There is an interesting report in the Guardian this morning (P1 &4) – or click here for the online version – “ADHD drugs increasingly prescribed to treat hyperactivity in pre-schoolers”.
It reports that more than a fifth of educational psychologists say they know of pre-school children who are being given medication in order to treat hyperactivity even though guidelines recommend other methods should be tried first.
136 educational psychologist were surveyed. The survey, found there was an “intolerance of difference”, so children not conforming to the norm were increasingly being seen as having something wrong with them.
What is the norm? When does ‘not conforming to the norm’ become developing a personality, or being creative?
I’ve always tried to avoid the use of the term, ‘normal child’. I’m not sure ‘normal children’ exist – and would we want them to?

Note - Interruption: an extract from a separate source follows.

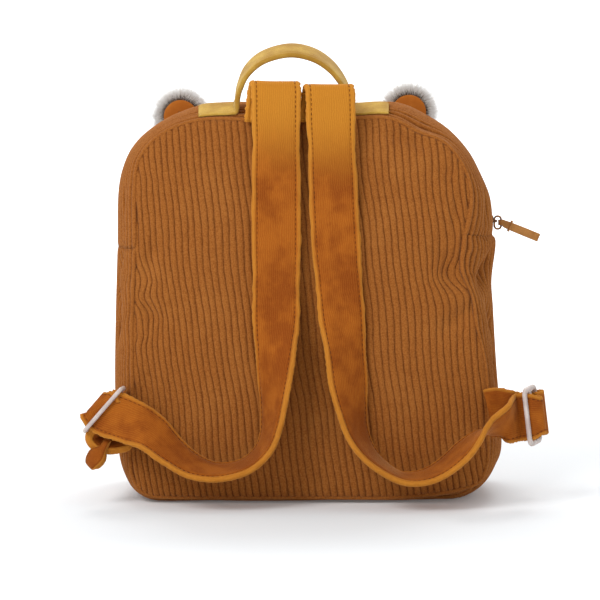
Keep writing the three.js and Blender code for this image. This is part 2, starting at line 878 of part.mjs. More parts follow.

I am in no way condoning bad behaviour – when I teach, or lead a school, I have the highest expectations of children. But are we trying to produce robots, who do not challenge and do not push boundaries?
I am not an expert in parenting (although I am a parent!), but I do know that consistency is key with children – clear, understandable rules and boundaries are necessary – but so are the rewards and sanctions that go with them. Children will always break rules, but they need them. They need to know what will happen as a result of breaking them, but also what will happen if they follow them.
In teaching, I promote the ‘2 positives for every negative’ approach. If a child is doing something wrong, praise 2 others before addressing the negative behaviour. This certainly makes you feel better as an adult, but also promotes the right type of behaviour for a child. Do we get the balance right in all circumstances with our children? Is there a common approach, consistency – do parents, schools, pre-schools, or whoever has access to our children, have the same expectations and language?
We also need to engage children. How many children are seen as ‘hyperactive’ or ‘badly behaved’ because they are bored and under-stimulated? Let’s make sure we give children something to do and that what we do give them excites them and engages them.
I am not saying that doing this is the answer for all hyperactive children, or that there is no such thing as hyperactivity – I am not medically qualified to say this. But I am saying that a few simple steps could support and enhance the upbringing of any child, hyperactive or not.
So, my top-tips:
- Set clear boundaries – and stick to them
- Establish clear rewards for doing the right thing
- Have clear, appropriate sanctions – nothing major – the focus has to be on the positive
- Issue the reward / sanction instantly – not hanging over to later in the day, or the next day
- Every day is a fresh start – no holding grudges for something that happened yesterday
- Limit (not ban) screen time
- An outdoor activity every day – even if it’s cold or raining – “There’s no such thing as bad weather, just bad clothing.“
- Quality sleep – set bedtime routines (children and adults!)
- Good diet – balanced meals, 5+ fruit & veg per day
- Calm music in the background – not TV noise in the background
Sir Ken Robinson has an interesting comment on ADHD in this video clip – the whole video is superb and well worth watching, with the ADHD reference coming at 3 minutes 37.
Oh and by the way, I certainly do not always get it right with my own children – but they are ‘OK’ – are they ‘normal’? Well, as mentioned above, what is the norm? They are fun to be with, engaged, creative, inquisitive and sparky – this is very different to being hyperactive – And I like the way they are!